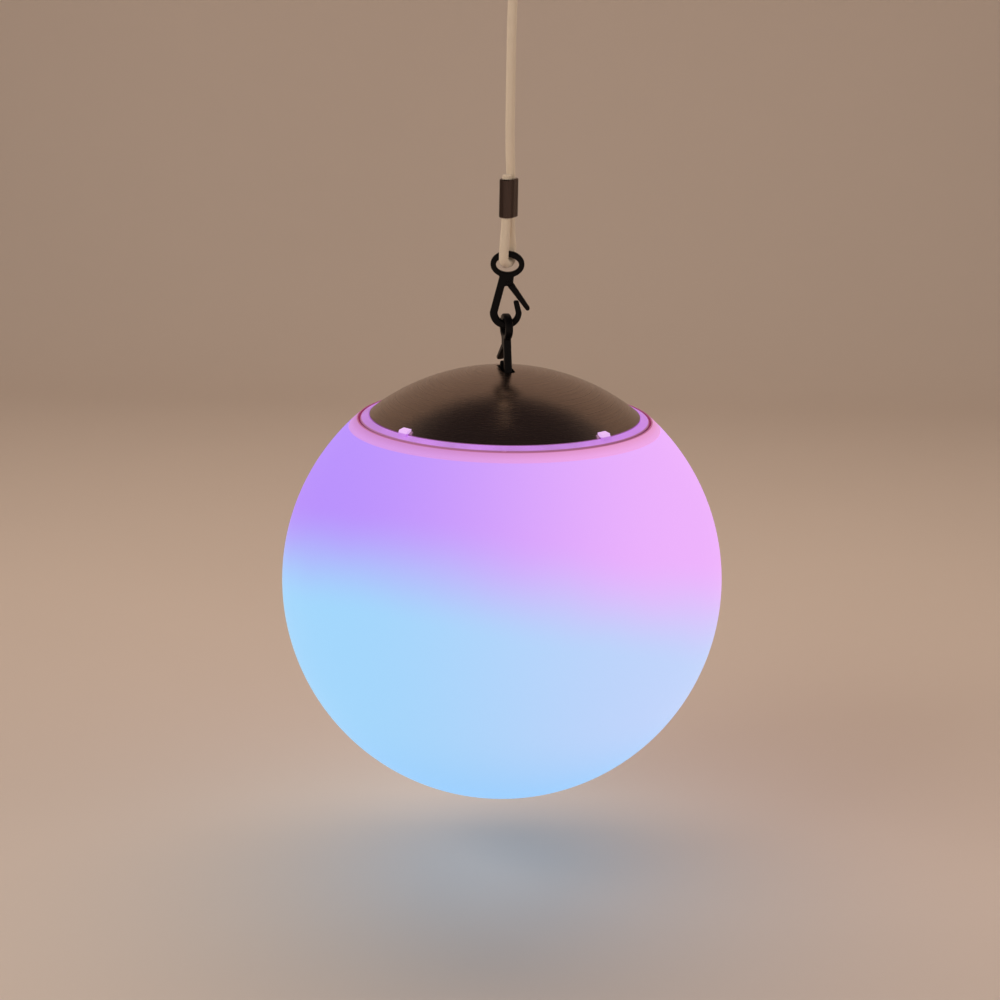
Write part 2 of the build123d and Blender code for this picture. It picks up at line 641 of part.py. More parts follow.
with BuildPart() as battery_straps:
    strap_plane = Plane(origin=(0, 0, GLOBE_Z + CELL_Z), x_dir=(0, 1, 0), z_dir=(1, 0, 0))
    with BuildSketch(strap_plane):
        with Locations((CELL_Y, 0), (-CELL_Y, 0)):
            Circle(CELL_R + 0.9)
            Circle(CELL_R + 0.1, mode=Mode.SUBTRACT)
    extrude(amount=5, both=True)
save(battery_straps.part, "battery_straps")

with BuildPart() as power_button:
    with BuildSketch(level(FLOOR_Z - 2.0)):
        with Locations((BUTTON_X, 0)):
            Circle(BUTTON_R)
    extrude(amount=FLOOR_THICK + 2.0)
    with BuildSketch(level(FLOOR_Z + FLOOR_THICK + 0.3)):
        with Locations((BUTTON_X, 0)):
            Circle(BUTTON_R + 1.2)
    extrude(amount=1.2)
    with BuildSketch(level(FLOOR_Z + FLOOR_THICK - 0.5)):
        with Locations((BUTTON_X, 0)):
            Circle(BUTTON_R)
    extrude(amount=1.0)
    fillet(power_button.faces().sort_by(Axis.Z)[0].edges(), 0.8)
save(power_button.part, "power_button")
with BuildPart() as button_switch:
    with BuildSketch(level(SWITCH_BOARD_Z)):
        with Locations((BUTTON_X, 0)):
            Rectangle(12, 12)
    extrude(amount=-4)
    with BuildSketch(level(SWITCH_BOARD_Z - 4)):
        with Locations((BUTTON_X, 0)):
            Circle(3)
    extrude(amount=4 - SWITCH_HIGH)
save(button_switch.part, "button_switch")
with BuildPart() as switch_board:
    with BuildSketch(level(SWITCH_BOARD_Z)):
        with Locations((BUTTON_X, 0)):
            RectangleRounded(15, 27, 2)
    extrude(amount=BOARD_THICK)
save(switch_board.part, "switch_board")

with BuildPart() as charge_socket:
    with BuildSketch(level(FLOOR_Z + 0.8)):
        with Locations((PORT_X, 0)):
            Circle(PORT_R)
            Circle(PORT_R - 1.2, mode=Mode.SUBTRACT)
    extrude(amount=12)
    with BuildSketch(level(FLOOR_Z + FLOOR_THICK)):
        with Locations((PORT_X, 0)):
            Circle(PORT_R + 2.5)
            Circle(PORT_R - 1.2, mode=Mode.SUBTRACT)
    extrude(amount=2)
    with BuildSketch(level(FLOOR_Z + 12.8)):
        with Locations((PORT_X, 0)):
            Circle(PORT_R)
    extrude(amount=1.5)
save(charge_socket.part, "charge_socket")
with BuildPart() as charge_plug:
    with BuildSketch(level(FLOOR_Z)):
        with Locations((PORT_X, 0)):
            Circle(PORT_R + 3)
    extrude(amount=-2)
    with BuildSketch(level(FLOOR_Z)):
        with Locations((PORT_X, 0)):
            Circle(PORT_R - 1.4)
    extrude(amount=6)
    fillet(charge_plug.faces().sort_by(Axis.Z)[0].edges(), 0.8)
save(charge_plug.part, "charge_plug")


def wire(points):
    """One insulated lead along straight runs with rounded corners."""
    with BuildPart() as lead:
        with BuildLine() as run:
            FilletPolyline(*[(x, y, GLOBE_Z + z) for x, y, z in points], radius=3)
        path = run.wires()[0]
        with BuildSketch(Plane(origin=path @ 0, z_dir=path % 0)):
            Circle(0.9)
        sweep(path=path)
    return lead.part


save(
    Compound(
        children=[
            wire([(36.5, CELL_Y, CELL_Z), (40, CELL_Y, CELL_Z), (40, 20, CELL_Z + 7), (22, 8, CELL_Z + 7), (22, 5, CELL_Z + 2)]),
            wire([(-36.5, -CELL_Y, CELL_Z), (-40, -CELL_Y, CELL_Z), (-40, -20, CELL_Z + 7), (-22, -8, CELL_Z + 7), (-22, -6, CELL_Z + 2)]),
            wire([(BUTTON_X, 3, 94.8), (BUTTON_X, 3, 99), (30, 3, 99), (23, 0, 96)]),
            wire([(PORT_X, 0, 95.4), (PORT_X, 0, 99), (-32, 0, 99), (-23, -8, 96)]),
        ]
    ),
    "wiring",
)
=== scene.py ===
"""A hanging, floating globe light: milky lit globe, steel-domed light unit, snap hooks and a looped cord."""

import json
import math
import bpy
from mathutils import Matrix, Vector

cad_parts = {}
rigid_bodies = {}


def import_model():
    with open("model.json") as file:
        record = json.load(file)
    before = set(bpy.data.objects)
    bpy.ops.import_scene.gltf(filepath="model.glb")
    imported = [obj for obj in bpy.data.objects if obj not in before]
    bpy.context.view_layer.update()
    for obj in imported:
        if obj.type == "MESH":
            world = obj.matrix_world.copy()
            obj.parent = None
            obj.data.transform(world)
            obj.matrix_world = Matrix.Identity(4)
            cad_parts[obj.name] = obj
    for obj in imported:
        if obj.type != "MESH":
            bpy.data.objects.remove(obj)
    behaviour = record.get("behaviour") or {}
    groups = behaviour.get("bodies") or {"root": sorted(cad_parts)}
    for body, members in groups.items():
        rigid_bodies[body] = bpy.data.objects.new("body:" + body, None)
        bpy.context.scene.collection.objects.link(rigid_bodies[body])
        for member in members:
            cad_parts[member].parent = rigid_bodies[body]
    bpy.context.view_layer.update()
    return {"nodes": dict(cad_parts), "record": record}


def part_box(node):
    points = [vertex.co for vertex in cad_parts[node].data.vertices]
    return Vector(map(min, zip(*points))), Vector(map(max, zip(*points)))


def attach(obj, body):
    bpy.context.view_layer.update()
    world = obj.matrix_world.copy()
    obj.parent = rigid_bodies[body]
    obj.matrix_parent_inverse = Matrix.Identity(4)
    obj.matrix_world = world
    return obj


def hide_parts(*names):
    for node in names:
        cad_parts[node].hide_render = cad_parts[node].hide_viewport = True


bl_info = {
    "name": "Hanging Globe Light",
    "version": (1, 0, 0),
    "blender": (4, 5, 0),
    "location": "3D View > Sidebar > Globe Light",
    "description": "Builds a hanging, floating globe light around its measured frame",
    "category": "Add Mesh",
}

import bmesh
import bpy
from bpy.props import FloatProperty, FloatVectorProperty, PointerProperty
from mathutils import Matrix, Vector

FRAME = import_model()
MM = 0.001

# Sizes in millimetres, and turns about the hanging axis.
GLOBE_R = 150.0
MOUTH_R = 105.0
DOME_R, DOME_INNER_R, DOME_FOOT_R, DOME_INNER_FOOT_R = 147.0, 146.2, 91.0, 89.85
SLOT_HALF_LONG, SLOT_HALF_WIDE, SLOT_CORNER = 14.0, 4.0, 3.0
SLOT_EDGE = 0.25
LEG_R, LOOP_R, LOOP_SIDE = 3.35, 6.6, 6.95
LOOP_FROM_FERRULE, CORD_LONG = 24.0, 383.6
COLLAR_BORE_R, CATCH_R, CATCH_Z, CATCH_TOP_Z = 92.0, 87.4, 97.5, 101.0
HOOK_TURN = math.radians(102)
LOOP_TURN = math.radians(68)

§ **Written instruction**
Repeat these lines exactly and nothing more: the one containing "sweep(path=path)", the one containing "before = set(bpy.data.objects)", and all the lines between.

§ **Expected answer**
        sweep(path=path)
    return lead.part


save(
    Compound(
        children=[
            wire([(36.5, CELL_Y, CELL_Z), (40, CELL_Y, CELL_Z), (40, 20, CELL_Z + 7), (22, 8, CELL_Z + 7), (22, 5, CELL_Z + 2)]),
            wire([(-36.5, -CELL_Y, CELL_Z), (-40, -CELL_Y, CELL_Z), (-40, -20, CELL_Z + 7), (-22, -8, CELL_Z + 7), (-22, -6, CELL_Z + 2)]),
            wire([(BUTTON_X, 3, 94.8), (BUTTON_X, 3, 99), (30, 3, 99), (23, 0, 96)]),
            wire([(PORT_X, 0, 95.4), (PORT_X, 0, 99), (-32, 0, 99), (-23, -8, 96)]),
        ]
    ),
    "wiring",
)
=== scene.py ===
"""A hanging, floating globe light: milky lit globe, steel-domed light unit, snap hooks and a looped cord."""

import json
import math
import bpy
from mathutils import Matrix, Vector

cad_parts = {}
rigid_bodies = {}


def import_model():
    with open("model.json") as file:
        record = json.load(file)
    before = set(bpy.data.objects)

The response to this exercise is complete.